Meloni’s argument was that by streamlining the judiciary, she could jumpstart the nation. It is a logical, robust argument. It makes sense on a spreadsheet.
But humans don't live on spreadsheets.
They live in the memory of the "Years of Lead," the bombings, and the assassinations where the state often felt like the enemy. To many Italians, an inefficient but independent judiciary is better than an efficient one that answers to the Prime Minister.
There is a deep-seated fear that if you separate the careers, you eventually make the prosecutors subservient to the Ministry of Justice. You turn the "referee" into a government employee.
The Cost of the No
What happens when the dust settles on an empty polling station?

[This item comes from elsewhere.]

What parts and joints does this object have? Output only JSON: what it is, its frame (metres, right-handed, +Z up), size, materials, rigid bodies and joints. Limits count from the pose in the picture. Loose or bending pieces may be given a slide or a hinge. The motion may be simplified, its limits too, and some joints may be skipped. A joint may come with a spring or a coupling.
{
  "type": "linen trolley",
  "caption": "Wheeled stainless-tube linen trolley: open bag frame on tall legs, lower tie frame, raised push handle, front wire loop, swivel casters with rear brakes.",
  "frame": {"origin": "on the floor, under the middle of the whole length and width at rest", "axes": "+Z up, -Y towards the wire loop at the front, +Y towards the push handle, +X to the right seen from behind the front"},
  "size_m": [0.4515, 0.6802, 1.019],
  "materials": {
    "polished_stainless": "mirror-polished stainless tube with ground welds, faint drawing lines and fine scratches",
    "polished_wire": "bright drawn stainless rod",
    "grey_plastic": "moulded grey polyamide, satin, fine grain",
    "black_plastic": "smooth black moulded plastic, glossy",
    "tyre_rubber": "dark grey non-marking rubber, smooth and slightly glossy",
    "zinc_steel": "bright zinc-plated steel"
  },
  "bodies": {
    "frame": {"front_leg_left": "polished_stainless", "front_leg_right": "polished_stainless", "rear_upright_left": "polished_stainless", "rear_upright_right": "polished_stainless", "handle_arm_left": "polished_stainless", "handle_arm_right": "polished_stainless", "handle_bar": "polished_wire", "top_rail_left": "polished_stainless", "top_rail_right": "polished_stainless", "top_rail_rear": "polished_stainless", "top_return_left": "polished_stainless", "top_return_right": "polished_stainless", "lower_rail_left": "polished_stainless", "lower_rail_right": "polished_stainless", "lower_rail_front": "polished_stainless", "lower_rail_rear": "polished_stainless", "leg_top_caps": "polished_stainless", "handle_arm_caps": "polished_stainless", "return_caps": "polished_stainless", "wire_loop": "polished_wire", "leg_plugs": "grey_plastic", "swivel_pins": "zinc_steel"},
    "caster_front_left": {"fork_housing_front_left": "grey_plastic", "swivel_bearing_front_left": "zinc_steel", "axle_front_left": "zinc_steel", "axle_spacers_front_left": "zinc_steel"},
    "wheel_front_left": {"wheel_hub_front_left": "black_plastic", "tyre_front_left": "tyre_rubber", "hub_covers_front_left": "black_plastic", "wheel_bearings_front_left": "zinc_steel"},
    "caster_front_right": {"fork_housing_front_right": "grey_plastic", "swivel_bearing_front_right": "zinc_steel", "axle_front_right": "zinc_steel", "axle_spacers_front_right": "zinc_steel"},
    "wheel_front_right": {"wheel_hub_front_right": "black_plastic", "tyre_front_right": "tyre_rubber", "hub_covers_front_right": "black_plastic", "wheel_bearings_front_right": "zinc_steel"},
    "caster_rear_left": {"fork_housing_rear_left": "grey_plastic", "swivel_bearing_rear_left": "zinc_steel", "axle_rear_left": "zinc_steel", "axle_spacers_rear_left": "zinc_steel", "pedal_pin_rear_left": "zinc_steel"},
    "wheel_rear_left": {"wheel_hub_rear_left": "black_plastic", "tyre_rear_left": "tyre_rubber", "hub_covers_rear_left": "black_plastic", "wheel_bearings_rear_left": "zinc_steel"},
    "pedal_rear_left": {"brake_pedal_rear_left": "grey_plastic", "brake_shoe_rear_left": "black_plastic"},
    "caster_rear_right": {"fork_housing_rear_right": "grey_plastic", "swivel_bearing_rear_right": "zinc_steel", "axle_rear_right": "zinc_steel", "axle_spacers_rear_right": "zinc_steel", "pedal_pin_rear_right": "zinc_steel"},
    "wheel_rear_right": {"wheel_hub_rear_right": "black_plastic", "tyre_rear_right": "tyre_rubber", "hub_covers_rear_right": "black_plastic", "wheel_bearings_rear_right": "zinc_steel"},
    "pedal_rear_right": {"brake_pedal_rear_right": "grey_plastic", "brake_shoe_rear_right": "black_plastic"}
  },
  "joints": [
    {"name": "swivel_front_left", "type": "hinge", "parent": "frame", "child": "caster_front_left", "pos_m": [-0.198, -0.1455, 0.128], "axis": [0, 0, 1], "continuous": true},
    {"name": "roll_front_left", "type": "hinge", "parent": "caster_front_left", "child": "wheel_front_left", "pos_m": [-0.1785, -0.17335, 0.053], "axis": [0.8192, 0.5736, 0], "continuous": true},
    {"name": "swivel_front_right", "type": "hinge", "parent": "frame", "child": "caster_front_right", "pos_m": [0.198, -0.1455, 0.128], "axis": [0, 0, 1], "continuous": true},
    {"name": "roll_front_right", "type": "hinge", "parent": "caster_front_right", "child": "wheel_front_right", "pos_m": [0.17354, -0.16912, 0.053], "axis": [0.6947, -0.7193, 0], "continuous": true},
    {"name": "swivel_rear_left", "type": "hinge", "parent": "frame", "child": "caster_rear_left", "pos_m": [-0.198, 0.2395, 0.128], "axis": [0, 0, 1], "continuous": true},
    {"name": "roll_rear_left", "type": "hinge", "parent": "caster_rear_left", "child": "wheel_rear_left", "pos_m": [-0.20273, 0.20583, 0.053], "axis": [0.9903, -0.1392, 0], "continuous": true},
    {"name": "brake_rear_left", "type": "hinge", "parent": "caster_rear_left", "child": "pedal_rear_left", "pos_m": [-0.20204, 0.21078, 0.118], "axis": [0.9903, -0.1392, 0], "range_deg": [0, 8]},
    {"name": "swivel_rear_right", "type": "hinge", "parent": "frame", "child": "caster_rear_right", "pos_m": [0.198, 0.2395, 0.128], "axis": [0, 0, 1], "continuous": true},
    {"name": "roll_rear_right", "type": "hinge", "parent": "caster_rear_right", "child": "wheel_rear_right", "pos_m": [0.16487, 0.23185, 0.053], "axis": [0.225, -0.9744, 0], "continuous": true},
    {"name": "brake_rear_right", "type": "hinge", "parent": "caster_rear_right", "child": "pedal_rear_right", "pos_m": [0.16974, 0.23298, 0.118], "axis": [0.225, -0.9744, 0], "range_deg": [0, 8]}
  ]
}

The immediate reality is a paralyzed reform agenda. Meloni’s coalition, a fractious marriage of convenience between her Brothers of Italy, the League, and Forza Italia, is already showing cracks. Matteo Salvini, who hitched his wagon to this judicial crusade, now looks diminished.
But the real cost is felt by people like our hypothetical Luca. The system remains as it was—slow, insular, and confusing. The "separation" that proponents claimed would bring Italy in line with other modern democracies is dead for a generation.
The irony is thick. A government that prides itself on "Law and Order" has been rebuffed by a public that values the "Order" of the courts more than the "Law" of the politicians.
Politics in Italy is often described as a theatre. If that’s true, the public just walked out during the second act. They didn't boo. They didn't hiss. They simply left the lights on and went to dinner, leaving the actors alone on a stage, reciting lines to an empty room.
Meloni now has to decide if she will rewrite the script or keep playing to the ghosts. The coffee will stay bitter for a while.
A judge in a small town closes his dossier, adjusts his robe, and nods to a prosecutor who was his classmate twenty years ago. The door remains shut. The masks remain on.